*Short task*.
It is required that all of the data be written out exactly.

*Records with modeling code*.
::::

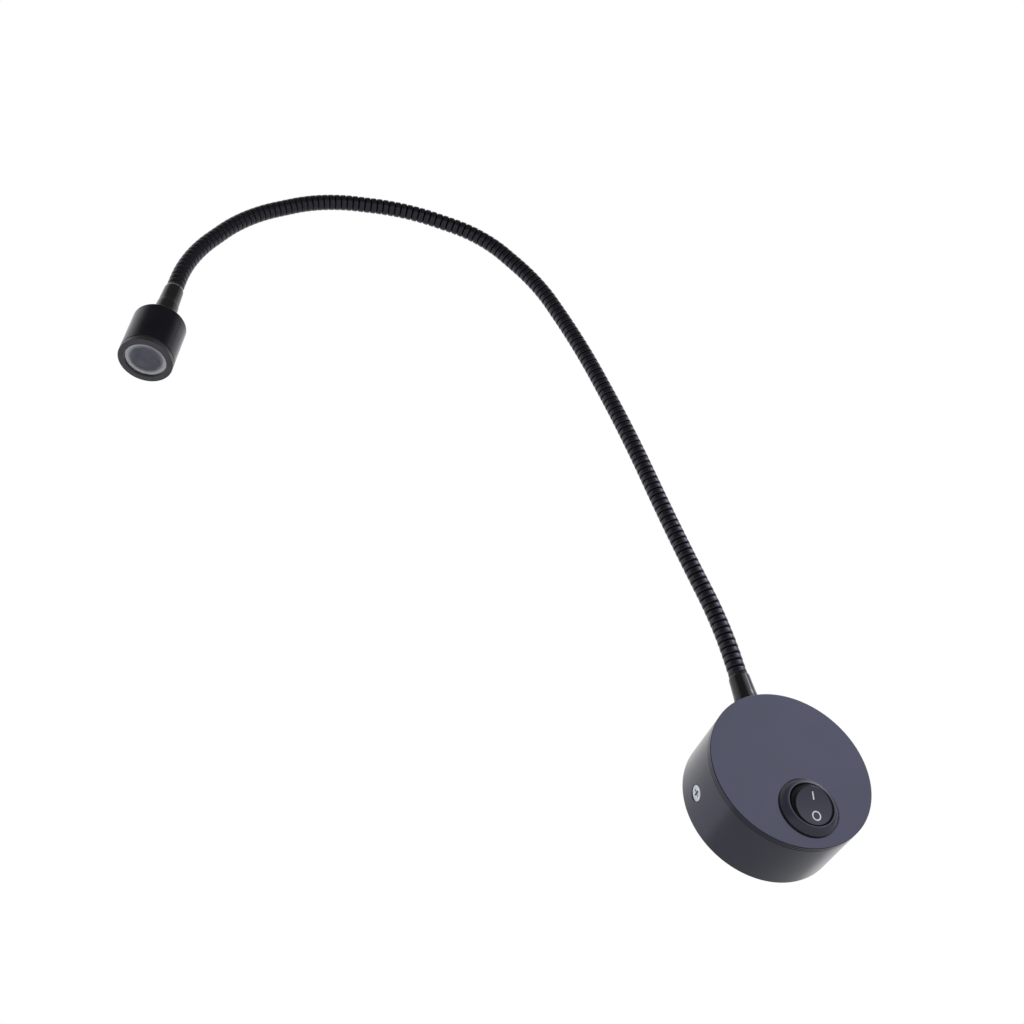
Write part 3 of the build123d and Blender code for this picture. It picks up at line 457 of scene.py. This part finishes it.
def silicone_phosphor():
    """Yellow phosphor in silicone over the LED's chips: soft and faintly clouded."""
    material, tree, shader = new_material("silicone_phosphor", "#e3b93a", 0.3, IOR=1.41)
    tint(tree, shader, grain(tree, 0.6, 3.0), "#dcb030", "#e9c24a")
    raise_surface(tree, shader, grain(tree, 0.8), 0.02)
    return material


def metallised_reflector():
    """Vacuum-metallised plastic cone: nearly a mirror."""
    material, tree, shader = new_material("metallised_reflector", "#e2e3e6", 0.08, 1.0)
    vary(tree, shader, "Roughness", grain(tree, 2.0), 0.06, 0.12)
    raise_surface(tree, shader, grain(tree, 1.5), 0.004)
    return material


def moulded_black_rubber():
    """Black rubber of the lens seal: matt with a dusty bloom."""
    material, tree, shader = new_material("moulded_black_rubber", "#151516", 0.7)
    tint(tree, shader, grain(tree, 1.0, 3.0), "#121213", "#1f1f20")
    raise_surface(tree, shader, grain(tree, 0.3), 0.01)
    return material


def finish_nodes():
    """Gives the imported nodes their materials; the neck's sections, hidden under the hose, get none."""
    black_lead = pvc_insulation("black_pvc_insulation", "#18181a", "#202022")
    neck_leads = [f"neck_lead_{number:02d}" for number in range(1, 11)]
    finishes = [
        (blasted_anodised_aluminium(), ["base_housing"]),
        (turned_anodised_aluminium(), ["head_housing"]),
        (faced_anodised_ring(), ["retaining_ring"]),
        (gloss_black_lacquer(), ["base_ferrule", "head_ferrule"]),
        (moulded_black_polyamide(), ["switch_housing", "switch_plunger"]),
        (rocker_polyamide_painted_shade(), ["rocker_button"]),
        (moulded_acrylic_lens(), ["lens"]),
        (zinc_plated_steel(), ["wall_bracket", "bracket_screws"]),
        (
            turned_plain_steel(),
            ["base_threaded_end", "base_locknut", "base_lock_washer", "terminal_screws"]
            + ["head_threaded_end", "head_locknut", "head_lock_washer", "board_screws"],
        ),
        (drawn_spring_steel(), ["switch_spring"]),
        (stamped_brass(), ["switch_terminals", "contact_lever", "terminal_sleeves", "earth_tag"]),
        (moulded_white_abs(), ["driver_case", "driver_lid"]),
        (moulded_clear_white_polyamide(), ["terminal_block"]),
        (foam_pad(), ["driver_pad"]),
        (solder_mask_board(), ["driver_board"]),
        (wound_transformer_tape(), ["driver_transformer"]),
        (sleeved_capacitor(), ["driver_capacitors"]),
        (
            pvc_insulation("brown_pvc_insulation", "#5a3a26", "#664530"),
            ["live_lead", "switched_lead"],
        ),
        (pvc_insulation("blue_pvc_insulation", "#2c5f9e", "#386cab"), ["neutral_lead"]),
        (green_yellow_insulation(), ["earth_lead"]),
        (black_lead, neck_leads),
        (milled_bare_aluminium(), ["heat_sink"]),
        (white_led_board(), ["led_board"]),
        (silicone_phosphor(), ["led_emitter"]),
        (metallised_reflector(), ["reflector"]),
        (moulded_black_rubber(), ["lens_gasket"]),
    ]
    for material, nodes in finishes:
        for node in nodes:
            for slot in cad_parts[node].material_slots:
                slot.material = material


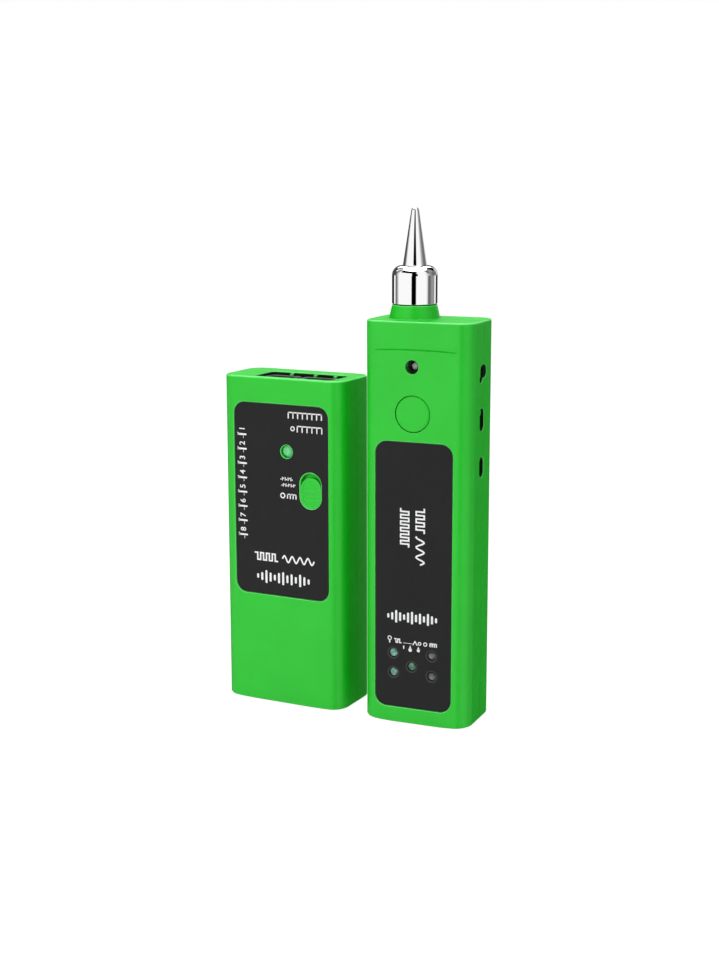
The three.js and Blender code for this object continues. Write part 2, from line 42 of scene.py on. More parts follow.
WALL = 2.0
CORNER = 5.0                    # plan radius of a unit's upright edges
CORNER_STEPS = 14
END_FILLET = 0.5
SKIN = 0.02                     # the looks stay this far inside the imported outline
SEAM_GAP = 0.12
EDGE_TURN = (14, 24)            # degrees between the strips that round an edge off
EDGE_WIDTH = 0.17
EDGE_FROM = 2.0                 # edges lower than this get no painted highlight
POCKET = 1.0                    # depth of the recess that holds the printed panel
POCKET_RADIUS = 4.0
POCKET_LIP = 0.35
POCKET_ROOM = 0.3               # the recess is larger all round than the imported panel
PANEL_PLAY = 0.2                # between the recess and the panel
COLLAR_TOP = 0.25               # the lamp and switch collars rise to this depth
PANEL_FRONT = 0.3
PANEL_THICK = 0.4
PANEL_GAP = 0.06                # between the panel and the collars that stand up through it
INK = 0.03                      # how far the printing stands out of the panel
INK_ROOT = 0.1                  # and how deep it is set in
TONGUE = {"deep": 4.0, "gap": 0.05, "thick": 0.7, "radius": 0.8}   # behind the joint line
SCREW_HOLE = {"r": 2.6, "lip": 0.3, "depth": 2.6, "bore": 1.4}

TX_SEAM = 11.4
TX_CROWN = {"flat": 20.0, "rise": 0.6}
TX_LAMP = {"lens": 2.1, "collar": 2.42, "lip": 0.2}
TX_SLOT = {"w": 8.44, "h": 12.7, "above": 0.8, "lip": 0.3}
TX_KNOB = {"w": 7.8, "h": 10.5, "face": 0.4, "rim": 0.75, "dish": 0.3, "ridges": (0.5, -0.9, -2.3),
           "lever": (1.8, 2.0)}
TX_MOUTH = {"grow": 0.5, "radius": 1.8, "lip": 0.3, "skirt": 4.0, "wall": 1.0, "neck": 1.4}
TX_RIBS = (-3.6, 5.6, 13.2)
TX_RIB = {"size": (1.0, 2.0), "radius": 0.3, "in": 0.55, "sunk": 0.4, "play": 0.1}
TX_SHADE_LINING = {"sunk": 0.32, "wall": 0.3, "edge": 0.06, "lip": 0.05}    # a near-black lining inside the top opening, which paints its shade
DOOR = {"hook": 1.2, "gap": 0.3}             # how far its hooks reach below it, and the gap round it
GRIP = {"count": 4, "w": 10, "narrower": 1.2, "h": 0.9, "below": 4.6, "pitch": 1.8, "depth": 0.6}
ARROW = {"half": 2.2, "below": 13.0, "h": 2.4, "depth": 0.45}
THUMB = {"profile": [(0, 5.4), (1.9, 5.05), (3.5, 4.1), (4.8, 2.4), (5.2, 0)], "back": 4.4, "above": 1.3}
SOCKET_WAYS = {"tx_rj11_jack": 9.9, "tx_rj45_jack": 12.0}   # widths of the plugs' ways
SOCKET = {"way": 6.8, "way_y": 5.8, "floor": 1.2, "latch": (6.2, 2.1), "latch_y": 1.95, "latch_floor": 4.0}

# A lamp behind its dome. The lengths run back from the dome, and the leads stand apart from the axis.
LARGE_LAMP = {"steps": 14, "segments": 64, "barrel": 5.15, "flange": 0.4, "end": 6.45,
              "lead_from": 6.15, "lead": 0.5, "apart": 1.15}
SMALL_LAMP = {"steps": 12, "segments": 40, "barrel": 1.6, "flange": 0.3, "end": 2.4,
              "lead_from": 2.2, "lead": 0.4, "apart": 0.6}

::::

*Full answer*.
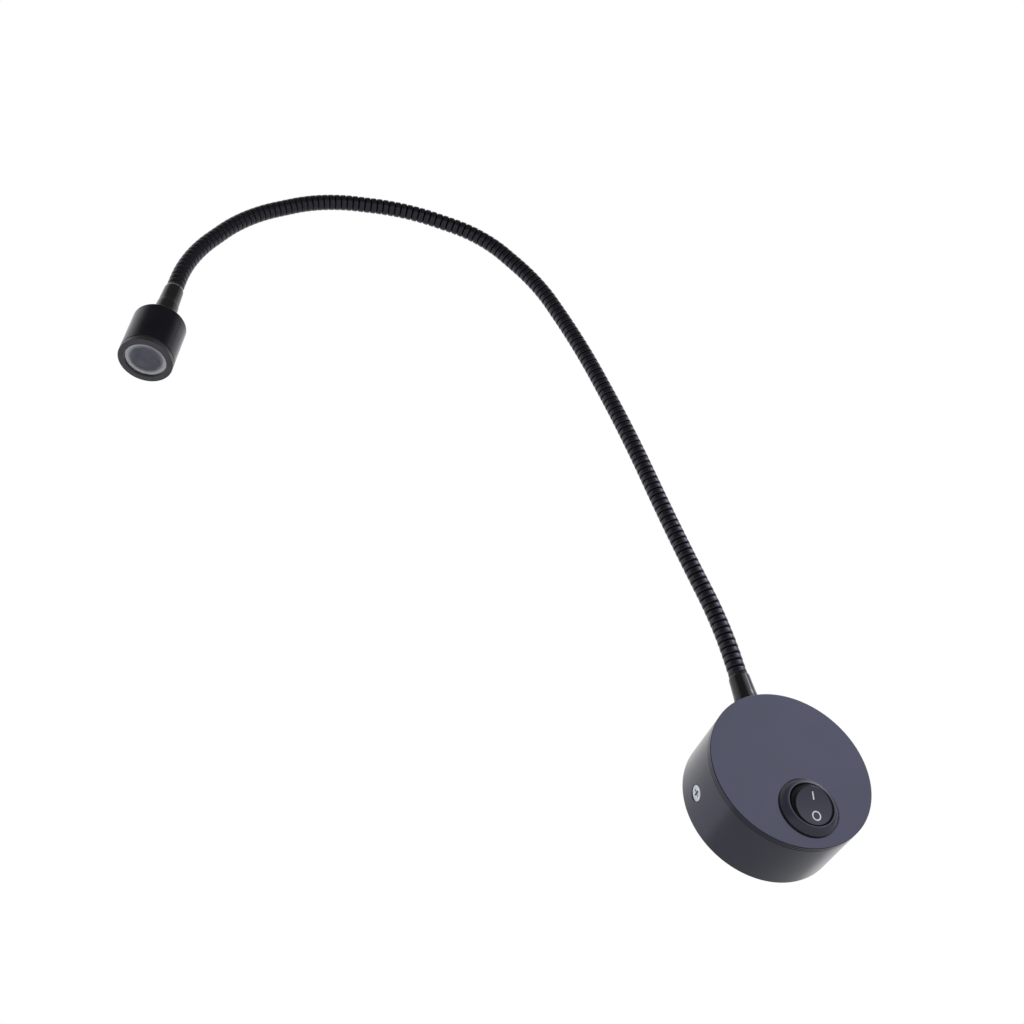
Write part 3 of the build123d and Blender code for this picture. It picks up at line 457 of scene.py. This part finishes it.
def silicone_phosphor():
    """Yellow phosphor in silicone over the LED's chips: soft and faintly clouded."""
    material, tree, shader = new_material("silicone_phosphor", "#e3b93a", 0.3, IOR=1.41)
    tint(tree, shader, grain(tree, 0.6, 3.0), "#dcb030", "#e9c24a")
    raise_surface(tree, shader, grain(tree, 0.8), 0.02)
    return material


def metallised_reflector():
    """Vacuum-metallised plastic cone: nearly a mirror."""
    material, tree, shader = new_material("metallised_reflector", "#e2e3e6", 0.08, 1.0)
    vary(tree, shader, "Roughness", grain(tree, 2.0), 0.06, 0.12)
    raise_surface(tree, shader, grain(tree, 1.5), 0.004)
    return material


def moulded_black_rubber():
    """Black rubber of the lens seal: matt with a dusty bloom."""
    material, tree, shader = new_material("moulded_black_rubber", "#151516", 0.7)
    tint(tree, shader, grain(tree, 1.0, 3.0), "#121213", "#1f1f20")
    raise_surface(tree, shader, grain(tree, 0.3), 0.01)
    return material


def finish_nodes():
    """Gives the imported nodes their materials; the neck's sections, hidden under the hose, get none."""
    black_lead = pvc_insulation("black_pvc_insulation", "#18181a", "#202022")
    neck_leads = [f"neck_lead_{number:02d}" for number in range(1, 11)]
    finishes = [
        (blasted_anodised_aluminium(), ["base_housing"]),
        (turned_anodised_aluminium(), ["head_housing"]),
        (faced_anodised_ring(), ["retaining_ring"]),
        (gloss_black_lacquer(), ["base_ferrule", "head_ferrule"]),
        (moulded_black_polyamide(), ["switch_housing", "switch_plunger"]),
        (rocker_polyamide_painted_shade(), ["rocker_button"]),
        (moulded_acrylic_lens(), ["lens"]),
        (zinc_plated_steel(), ["wall_bracket", "bracket_screws"]),
        (
            turned_plain_steel(),
            ["base_threaded_end", "base_locknut", "base_lock_washer", "terminal_screws"]
            + ["head_threaded_end", "head_locknut", "head_lock_washer", "board_screws"],
        ),
        (drawn_spring_steel(), ["switch_spring"]),
        (stamped_brass(), ["switch_terminals", "contact_lever", "terminal_sleeves", "earth_tag"]),
        (moulded_white_abs(), ["driver_case", "driver_lid"]),
        (moulded_clear_white_polyamide(), ["terminal_block"]),
        (foam_pad(), ["driver_pad"]),
        (solder_mask_board(), ["driver_board"]),
        (wound_transformer_tape(), ["driver_transformer"]),
        (sleeved_capacitor(), ["driver_capacitors"]),
        (
            pvc_insulation("brown_pvc_insulation", "#5a3a26", "#664530"),
            ["live_lead", "switched_lead"],
        ),
        (pvc_insulation("blue_pvc_insulation", "#2c5f9e", "#386cab"), ["neutral_lead"]),
        (green_yellow_insulation(), ["earth_lead"]),
        (black_lead, neck_leads),
        (milled_bare_aluminium(), ["heat_sink"]),
        (white_led_board(), ["led_board"]),
        (silicone_phosphor(), ["led_emitter"]),
        (metallised_reflector(), ["reflector"]),
        (moulded_black_rubber(), ["lens_gasket"]),
    ]
    for material, nodes in finishes:
        for node in nodes:
            for slot in cad_parts[node].material_slots:
                slot.material = material


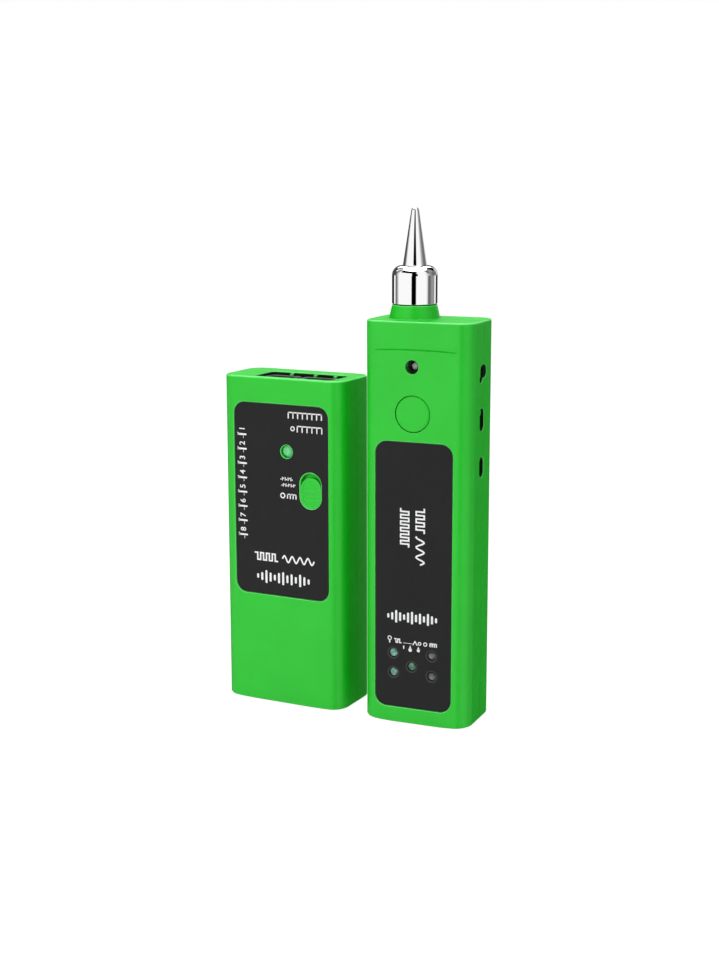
The three.js and Blender code for this object continues. Write part 2, from line 42 of scene.py on. More parts follow.
WALL = 2.0
CORNER = 5.0                    # plan radius of a unit's upright edges
CORNER_STEPS = 14
END_FILLET = 0.5
SKIN = 0.02                     # the looks stay this far inside the imported outline
SEAM_GAP = 0.12
EDGE_TURN = (14, 24)            # degrees between the strips that round an edge off
EDGE_WIDTH = 0.17
EDGE_FROM = 2.0                 # edges lower than this get no painted highlight
POCKET = 1.0                    # depth of the recess that holds the printed panel
POCKET_RADIUS = 4.0
POCKET_LIP = 0.35
POCKET_ROOM = 0.3               # the recess is larger all round than the imported panel
PANEL_PLAY = 0.2                # between the recess and the panel
COLLAR_TOP = 0.25               # the lamp and switch collars rise to this depth
PANEL_FRONT = 0.3
PANEL_THICK = 0.4
PANEL_GAP = 0.06                # between the panel and the collars that stand up through it
INK = 0.03                      # how far the printing stands out of the panel
INK_ROOT = 0.1                  # and how deep it is set in
TONGUE = {"deep": 4.0, "gap": 0.05, "thick": 0.7, "radius": 0.8}   # behind the joint line
SCREW_HOLE = {"r": 2.6, "lip": 0.3, "depth": 2.6, "bore": 1.4}

TX_SEAM = 11.4
TX_CROWN = {"flat": 20.0, "rise": 0.6}
TX_LAMP = {"lens": 2.1, "collar": 2.42, "lip": 0.2}
TX_SLOT = {"w": 8.44, "h": 12.7, "above": 0.8, "lip": 0.3}
TX_KNOB = {"w": 7.8, "h": 10.5, "face": 0.4, "rim": 0.75, "dish": 0.3, "ridges": (0.5, -0.9, -2.3),
           "lever": (1.8, 2.0)}
TX_MOUTH = {"grow": 0.5, "radius": 1.8, "lip": 0.3, "skirt": 4.0, "wall": 1.0, "neck": 1.4}
TX_RIBS = (-3.6, 5.6, 13.2)
TX_RIB = {"size": (1.0, 2.0), "radius": 0.3, "in": 0.55, "sunk": 0.4, "play": 0.1}
TX_SHADE_LINING = {"sunk": 0.32, "wall": 0.3, "edge": 0.06, "lip": 0.05}    # a near-black lining inside the top opening, which paints its shade
DOOR = {"hook": 1.2, "gap": 0.3}             # how far its hooks reach below it, and the gap round it
GRIP = {"count": 4, "w": 10, "narrower": 1.2, "h": 0.9, "below": 4.6, "pitch": 1.8, "depth": 0.6}
ARROW = {"half": 2.2, "below": 13.0, "h": 2.4, "depth": 0.45}
THUMB = {"profile": [(0, 5.4), (1.9, 5.05), (3.5, 4.1), (4.8, 2.4), (5.2, 0)], "back": 4.4, "above": 1.3}
SOCKET_WAYS = {"tx_rj11_jack": 9.9, "tx_rj45_jack": 12.0}   # widths of the plugs' ways
SOCKET = {"way": 6.8, "way_y": 5.8, "floor": 1.2, "latch": (6.2, 2.1), "latch_y": 1.95, "latch_floor": 4.0}

# A lamp behind its dome. The lengths run back from the dome, and the leads stand apart from the axis.
LARGE_LAMP = {"steps": 14, "segments": 64, "barrel": 5.15, "flange": 0.4, "end": 6.45,
              "lead_from": 6.15, "lead": 0.5, "apart": 1.15}
SMALL_LAMP = {"steps": 12, "segments": 40, "barrel": 1.6, "flange": 0.3, "end": 2.4,
              "lead_from": 2.2, "lead": 0.4, "apart": 0.6}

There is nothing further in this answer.